-- start DATASET --

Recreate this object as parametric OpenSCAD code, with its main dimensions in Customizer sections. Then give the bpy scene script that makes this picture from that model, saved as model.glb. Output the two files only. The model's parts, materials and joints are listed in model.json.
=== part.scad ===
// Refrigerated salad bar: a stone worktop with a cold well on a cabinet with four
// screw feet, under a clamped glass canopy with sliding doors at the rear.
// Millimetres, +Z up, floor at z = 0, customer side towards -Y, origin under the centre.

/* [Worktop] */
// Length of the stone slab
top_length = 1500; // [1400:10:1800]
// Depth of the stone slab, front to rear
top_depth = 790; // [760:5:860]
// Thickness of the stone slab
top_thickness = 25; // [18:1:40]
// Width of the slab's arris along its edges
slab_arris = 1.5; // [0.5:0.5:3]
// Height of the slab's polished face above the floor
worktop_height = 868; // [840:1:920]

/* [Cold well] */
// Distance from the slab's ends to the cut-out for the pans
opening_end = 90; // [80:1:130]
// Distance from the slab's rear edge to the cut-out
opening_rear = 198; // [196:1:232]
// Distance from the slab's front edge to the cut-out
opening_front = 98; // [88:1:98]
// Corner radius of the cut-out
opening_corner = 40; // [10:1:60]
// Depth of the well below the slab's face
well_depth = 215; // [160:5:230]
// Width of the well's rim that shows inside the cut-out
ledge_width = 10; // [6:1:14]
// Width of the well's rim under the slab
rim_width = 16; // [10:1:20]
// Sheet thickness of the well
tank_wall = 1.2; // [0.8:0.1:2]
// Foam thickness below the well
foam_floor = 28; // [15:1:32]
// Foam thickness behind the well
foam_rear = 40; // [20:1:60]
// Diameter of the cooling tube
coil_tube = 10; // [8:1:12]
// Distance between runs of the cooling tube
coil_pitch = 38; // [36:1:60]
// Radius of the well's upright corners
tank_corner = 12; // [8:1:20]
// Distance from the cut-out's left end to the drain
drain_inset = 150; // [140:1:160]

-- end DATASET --
-- start DATASET --

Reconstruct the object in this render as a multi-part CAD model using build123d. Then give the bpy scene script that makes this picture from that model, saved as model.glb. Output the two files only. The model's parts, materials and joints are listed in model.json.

-- end DATASET --
-- start DATASET --

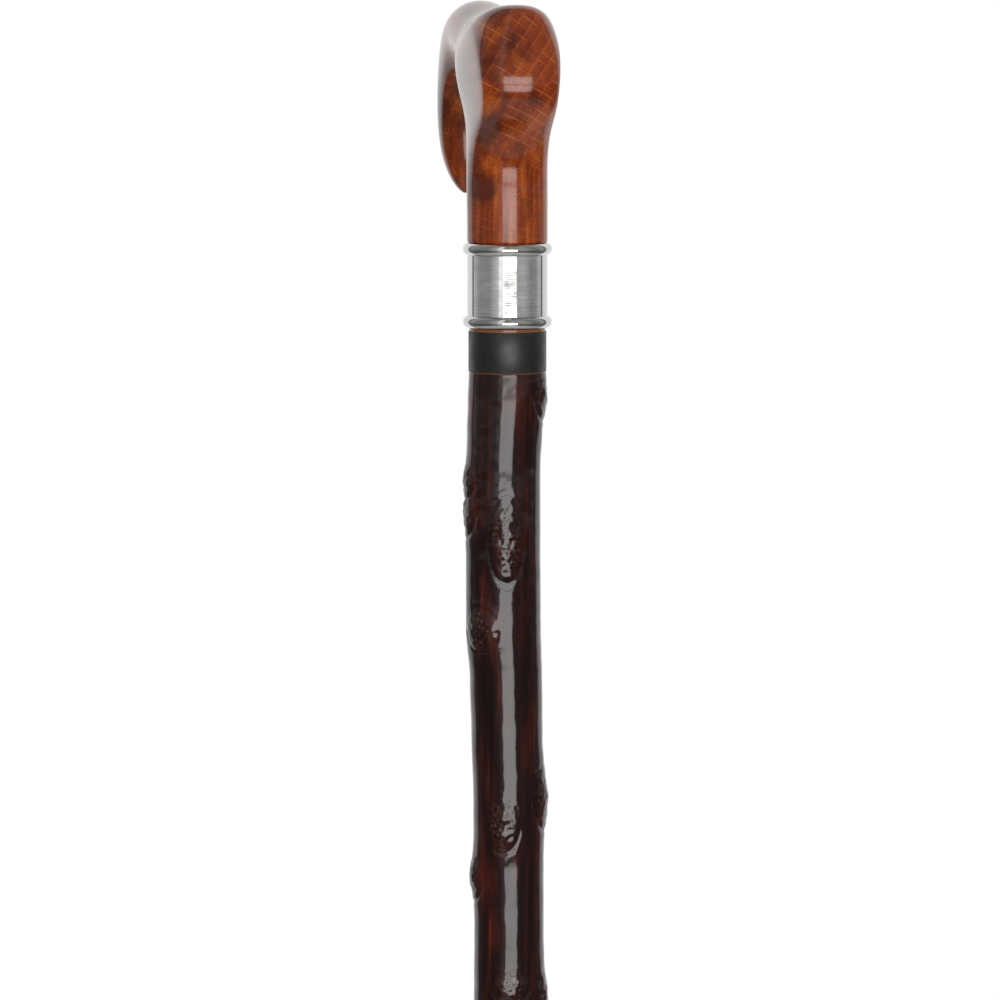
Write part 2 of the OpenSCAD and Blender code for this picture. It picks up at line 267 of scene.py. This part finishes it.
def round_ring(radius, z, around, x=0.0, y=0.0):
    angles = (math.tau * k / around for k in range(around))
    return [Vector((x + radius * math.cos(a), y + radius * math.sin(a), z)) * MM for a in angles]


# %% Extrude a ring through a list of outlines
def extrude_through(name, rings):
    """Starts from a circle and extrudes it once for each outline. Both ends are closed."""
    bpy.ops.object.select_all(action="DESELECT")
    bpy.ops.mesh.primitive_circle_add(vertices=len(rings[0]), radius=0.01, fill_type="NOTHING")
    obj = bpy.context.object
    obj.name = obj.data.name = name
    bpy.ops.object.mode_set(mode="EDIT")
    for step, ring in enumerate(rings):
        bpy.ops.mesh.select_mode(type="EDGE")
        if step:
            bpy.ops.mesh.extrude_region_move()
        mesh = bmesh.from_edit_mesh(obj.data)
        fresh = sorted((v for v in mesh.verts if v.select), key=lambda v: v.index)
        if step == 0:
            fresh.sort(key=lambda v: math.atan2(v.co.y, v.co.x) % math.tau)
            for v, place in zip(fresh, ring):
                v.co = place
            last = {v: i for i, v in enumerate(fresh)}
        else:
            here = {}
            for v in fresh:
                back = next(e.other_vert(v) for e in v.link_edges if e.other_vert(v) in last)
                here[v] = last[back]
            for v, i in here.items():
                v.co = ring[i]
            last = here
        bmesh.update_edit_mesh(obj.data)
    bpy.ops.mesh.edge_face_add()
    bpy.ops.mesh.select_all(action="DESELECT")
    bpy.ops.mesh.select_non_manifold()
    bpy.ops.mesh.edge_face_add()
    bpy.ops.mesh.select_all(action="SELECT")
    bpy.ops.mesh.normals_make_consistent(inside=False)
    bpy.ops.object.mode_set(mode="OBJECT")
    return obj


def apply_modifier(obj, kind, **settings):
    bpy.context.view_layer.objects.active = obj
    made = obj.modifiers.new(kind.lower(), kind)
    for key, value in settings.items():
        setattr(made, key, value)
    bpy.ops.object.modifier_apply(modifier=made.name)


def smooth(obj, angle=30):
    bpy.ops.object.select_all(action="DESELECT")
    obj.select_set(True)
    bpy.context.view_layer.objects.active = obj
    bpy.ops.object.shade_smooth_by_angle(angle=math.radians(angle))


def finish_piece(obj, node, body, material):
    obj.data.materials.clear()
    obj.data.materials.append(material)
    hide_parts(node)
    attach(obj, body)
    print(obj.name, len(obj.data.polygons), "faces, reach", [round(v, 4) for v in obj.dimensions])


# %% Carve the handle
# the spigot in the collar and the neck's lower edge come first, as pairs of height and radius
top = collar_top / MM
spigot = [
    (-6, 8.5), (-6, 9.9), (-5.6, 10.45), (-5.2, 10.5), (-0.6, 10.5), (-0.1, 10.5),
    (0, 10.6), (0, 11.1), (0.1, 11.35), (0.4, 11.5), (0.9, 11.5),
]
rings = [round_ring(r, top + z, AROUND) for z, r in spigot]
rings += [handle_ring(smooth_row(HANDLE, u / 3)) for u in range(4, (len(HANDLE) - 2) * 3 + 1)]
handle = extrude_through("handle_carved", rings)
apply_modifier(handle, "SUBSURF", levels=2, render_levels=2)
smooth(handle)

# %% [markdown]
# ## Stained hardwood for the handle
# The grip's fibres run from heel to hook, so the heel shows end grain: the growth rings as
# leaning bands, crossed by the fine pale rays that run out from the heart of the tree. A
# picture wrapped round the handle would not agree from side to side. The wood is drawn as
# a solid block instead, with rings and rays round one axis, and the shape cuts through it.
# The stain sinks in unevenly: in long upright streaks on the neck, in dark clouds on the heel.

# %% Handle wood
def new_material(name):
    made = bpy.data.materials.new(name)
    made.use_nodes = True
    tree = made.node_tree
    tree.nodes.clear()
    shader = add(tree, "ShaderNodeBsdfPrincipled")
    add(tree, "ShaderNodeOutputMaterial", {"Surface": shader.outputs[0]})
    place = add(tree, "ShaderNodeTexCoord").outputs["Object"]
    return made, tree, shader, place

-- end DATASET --

- STATED TASK -
Exactly reproduce the lines that run from the line bearing "Recreate this object" through the line bearing "worktop_height = 868; // [840:1:920]", with both end lines included.

- SOLUTION TO THE EXERCISE -
Recreate this object as parametric OpenSCAD code, with its main dimensions in Customizer sections. Then give the bpy scene script that makes this picture from that model, saved as model.glb. Output the two files only. The model's parts, materials and joints are listed in model.json.
=== part.scad ===
// Refrigerated salad bar: a stone worktop with a cold well on a cabinet with four
// screw feet, under a clamped glass canopy with sliding doors at the rear.
// Millimetres, +Z up, floor at z = 0, customer side towards -Y, origin under the centre.

/* [Worktop] */
// Length of the stone slab
top_length = 1500; // [1400:10:1800]
// Depth of the stone slab, front to rear
top_depth = 790; // [760:5:860]
// Thickness of the stone slab
top_thickness = 25; // [18:1:40]
// Width of the slab's arris along its edges
slab_arris = 1.5; // [0.5:0.5:3]
// Height of the slab's polished face above the floor
worktop_height = 868; // [840:1:920]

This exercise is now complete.